--- Collected material ---
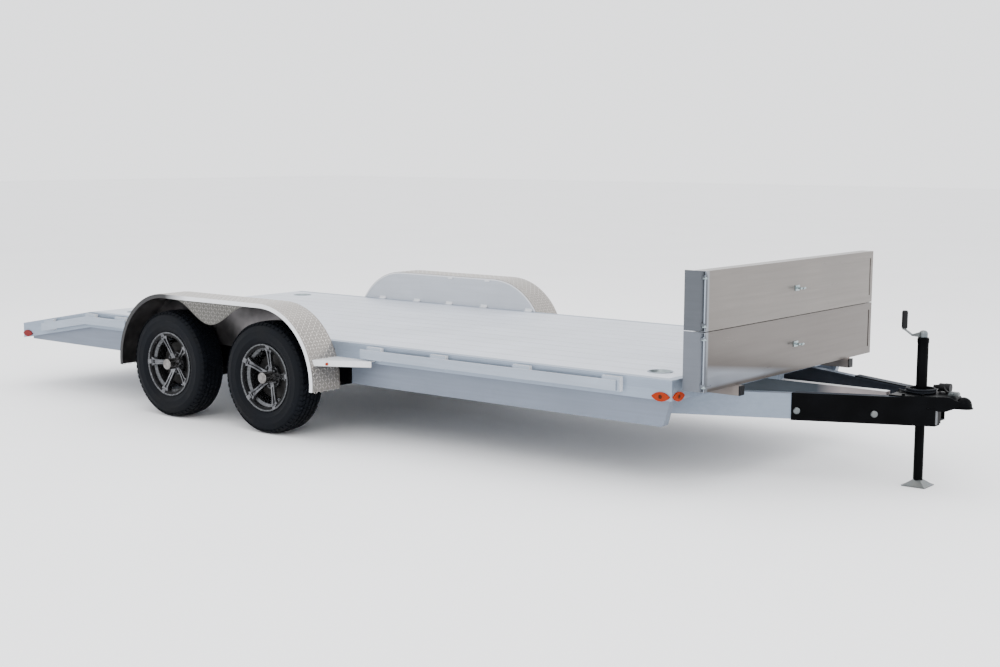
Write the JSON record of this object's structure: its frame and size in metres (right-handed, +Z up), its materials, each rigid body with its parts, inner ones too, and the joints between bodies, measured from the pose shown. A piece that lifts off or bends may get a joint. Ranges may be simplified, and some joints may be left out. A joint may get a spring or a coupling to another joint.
{
  "type": "car hauler trailer",
  "caption": "Open aluminium tandem-axle car hauler trailer with dovetail, teardrop fenders, stored loading ramps and an A-frame tongue, standing on its jack.",
  "frame": {"origin": "on the ground, under the middle of the trailer's whole length and width", "axes": "+X forward to the coupler, +Y to the left side, +Z up"},
  "size_m": [6.7179, 2.5, 1.141],
  "materials": {
    "frame_aluminium": "mill finish, satin",
    "deck_aluminium": "extruded, fine lengthwise lines",
    "tread_plate": "bright diamond tread plate",
    "ramp_aluminium": "satin sheet",
    "black_paint": "gloss black",
    "zinc_plate": "zinc plated",
    "tyre": "matte black",
    "alloy_wheel": "gunmetal with machined edges",
    "drum_iron": "dark",
    "black_plastic": "moulded",
    "lead_rubber": "smooth jacket",
    "amber_lens": "clear gloss",
    "red_lens": "clear gloss"
  },
  "bodies": {
    "trailer": {"frame_beams": "frame_aluminium", "side_rails": "frame_aluminium", "front_rail": "frame_aluminium", "rear_rail": "frame_aluminium", "crossmembers": "frame_aluminium", "deck_planks": "deck_aluminium", "dovetail_planks": "deck_aluminium", "rub_rails": "frame_aluminium", "fender_right": "tread_plate", "fender_left": "tread_plate", "fender_panels": "frame_aluminium", "fender_steps": "frame_aluminium", "axle_plates": "black_paint", "axle_front": "black_paint", "axle_rear": "black_paint", "tongue_rails": "frame_aluminium", "centre_beam": "frame_aluminium", "tongue_sleeves": "black_paint", "coupler": "black_paint", "coupler_latch": "zinc_plate", "jack_tube": "black_paint", "jack_crank": "zinc_plate", "jack_grip": "black_plastic", "ramp_upper": "ramp_aluminium", "ramp_lower": "ramp_aluminium", "ramp_rests": "frame_aluminium", "rest_caps": "black_plastic", "ramp_clamps": "zinc_plate", "marker_lamps": "amber_lens", "tail_lamps": "red_lens", "tie_downs": "zinc_plate", "lead_tube": "lead_rubber", "lead_coil": "lead_rubber", "lead_plug": "black_plastic"},
    "wheel_front_right": {"tyre_front_right": "tyre", "wheel_front_right": "alloy_wheel", "drum_front_right": "drum_iron"},
    "wheel_front_left": {"tyre_front_left": "tyre", "wheel_front_left": "alloy_wheel", "drum_front_left": "drum_iron"},
    "wheel_rear_right": {"tyre_rear_right": "tyre", "wheel_rear_right": "alloy_wheel", "drum_rear_right": "drum_iron"},
    "wheel_rear_left": {"tyre_rear_left": "tyre", "wheel_rear_left": "alloy_wheel", "drum_rear_left": "drum_iron"},
    "jack_leg": {"jack_leg": "black_paint"}
  },
  "joints": [
    {"name": "wheel_front_right_spin", "type": "hinge", "parent": "trailer", "child": "wheel_front_right", "pos_m": [-0.571, -1.13, 0.344], "axis": [0, 1, 0], "continuous": true},
    {"name": "wheel_front_left_spin", "type": "hinge", "parent": "trailer", "child": "wheel_front_left", "pos_m": [-0.571, 1.13, 0.344], "axis": [0, 1, 0], "continuous": true},
    {"name": "wheel_rear_right_spin", "type": "hinge", "parent": "trailer", "child": "wheel_rear_right", "pos_m": [-1.469, -1.13, 0.344], "axis": [0, 1, 0], "continuous": true},
    {"name": "wheel_rear_left_spin", "type": "hinge", "parent": "trailer", "child": "wheel_rear_left", "pos_m": [-1.469, 1.13, 0.344], "axis": [0, 1, 0], "continuous": true},
    {"name": "jack_leg_slide", "type": "slide", "parent": "trailer", "child": "jack_leg", "axis": [0, 0, 1], "range_m": [-0.06, 0.28]}
  ]
}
---
> [Exercise aim]: Write each line above out exactly.

> [Full answer]:
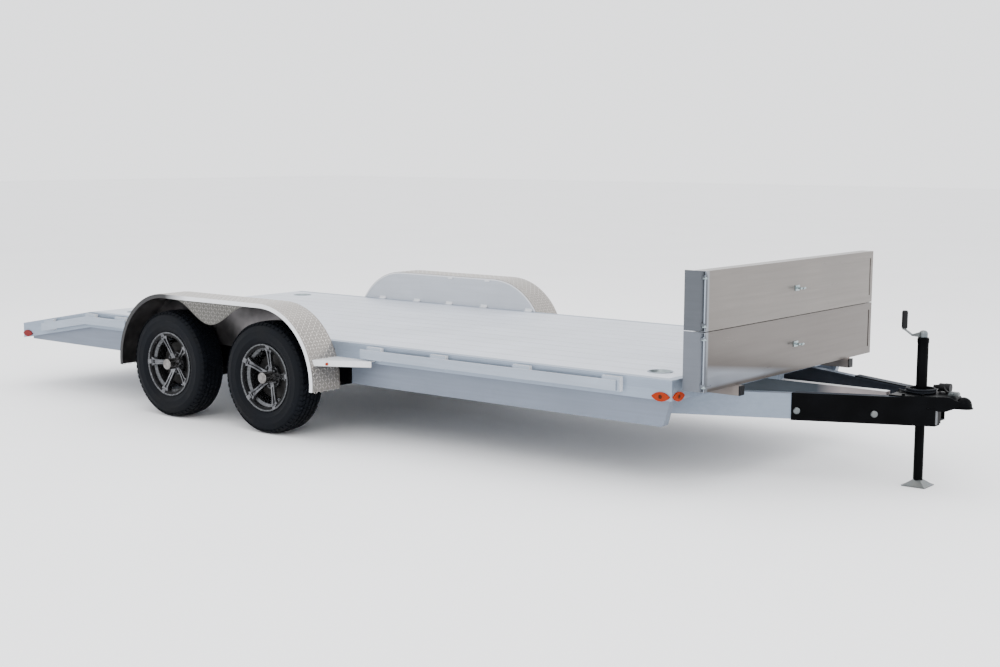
Write the JSON record of this object's structure: its frame and size in metres (right-handed, +Z up), its materials, each rigid body with its parts, inner ones too, and the joints between bodies, measured from the pose shown. A piece that lifts off or bends may get a joint. Ranges may be simplified, and some joints may be left out. A joint may get a spring or a coupling to another joint.
{
  "type": "car hauler trailer",
  "caption": "Open aluminium tandem-axle car hauler trailer with dovetail, teardrop fenders, stored loading ramps and an A-frame tongue, standing on its jack.",
  "frame": {"origin": "on the ground, under the middle of the trailer's whole length and width", "axes": "+X forward to the coupler, +Y to the left side, +Z up"},
  "size_m": [6.7179, 2.5, 1.141],
  "materials": {
    "frame_aluminium": "mill finish, satin",
    "deck_aluminium": "extruded, fine lengthwise lines",
    "tread_plate": "bright diamond tread plate",
    "ramp_aluminium": "satin sheet",
    "black_paint": "gloss black",
    "zinc_plate": "zinc plated",
    "tyre": "matte black",
    "alloy_wheel": "gunmetal with machined edges",
    "drum_iron": "dark",
    "black_plastic": "moulded",
    "lead_rubber": "smooth jacket",
    "amber_lens": "clear gloss",
    "red_lens": "clear gloss"
  },
  "bodies": {
    "trailer": {"frame_beams": "frame_aluminium", "side_rails": "frame_aluminium", "front_rail": "frame_aluminium", "rear_rail": "frame_aluminium", "crossmembers": "frame_aluminium", "deck_planks": "deck_aluminium", "dovetail_planks": "deck_aluminium", "rub_rails": "frame_aluminium", "fender_right": "tread_plate", "fender_left": "tread_plate", "fender_panels": "frame_aluminium", "fender_steps": "frame_aluminium", "axle_plates": "black_paint", "axle_front": "black_paint", "axle_rear": "black_paint", "tongue_rails": "frame_aluminium", "centre_beam": "frame_aluminium", "tongue_sleeves": "black_paint", "coupler": "black_paint", "coupler_latch": "zinc_plate", "jack_tube": "black_paint", "jack_crank": "zinc_plate", "jack_grip": "black_plastic", "ramp_upper": "ramp_aluminium", "ramp_lower": "ramp_aluminium", "ramp_rests": "frame_aluminium", "rest_caps": "black_plastic", "ramp_clamps": "zinc_plate", "marker_lamps": "amber_lens", "tail_lamps": "red_lens", "tie_downs": "zinc_plate", "lead_tube": "lead_rubber", "lead_coil": "lead_rubber", "lead_plug": "black_plastic"},
    "wheel_front_right": {"tyre_front_right": "tyre", "wheel_front_right": "alloy_wheel", "drum_front_right": "drum_iron"},
    "wheel_front_left": {"tyre_front_left": "tyre", "wheel_front_left": "alloy_wheel", "drum_front_left": "drum_iron"},
    "wheel_rear_right": {"tyre_rear_right": "tyre", "wheel_rear_right": "alloy_wheel", "drum_rear_right": "drum_iron"},
    "wheel_rear_left": {"tyre_rear_left": "tyre", "wheel_rear_left": "alloy_wheel", "drum_rear_left": "drum_iron"},
    "jack_leg": {"jack_leg": "black_paint"}
  },
  "joints": [
    {"name": "wheel_front_right_spin", "type": "hinge", "parent": "trailer", "child": "wheel_front_right", "pos_m": [-0.571, -1.13, 0.344], "axis": [0, 1, 0], "continuous": true},
    {"name": "wheel_front_left_spin", "type": "hinge", "parent": "trailer", "child": "wheel_front_left", "pos_m": [-0.571, 1.13, 0.344], "axis": [0, 1, 0], "continuous": true},
    {"name": "wheel_rear_right_spin", "type": "hinge", "parent": "trailer", "child": "wheel_rear_right", "pos_m": [-1.469, -1.13, 0.344], "axis": [0, 1, 0], "continuous": true},
    {"name": "wheel_rear_left_spin", "type": "hinge", "parent": "trailer", "child": "wheel_rear_left", "pos_m": [-1.469, 1.13, 0.344], "axis": [0, 1, 0], "continuous": true},
    {"name": "jack_leg_slide", "type": "slide", "parent": "trailer", "child": "jack_leg", "axis": [0, 0, 1], "range_m": [-0.06, 0.28]}
  ]
}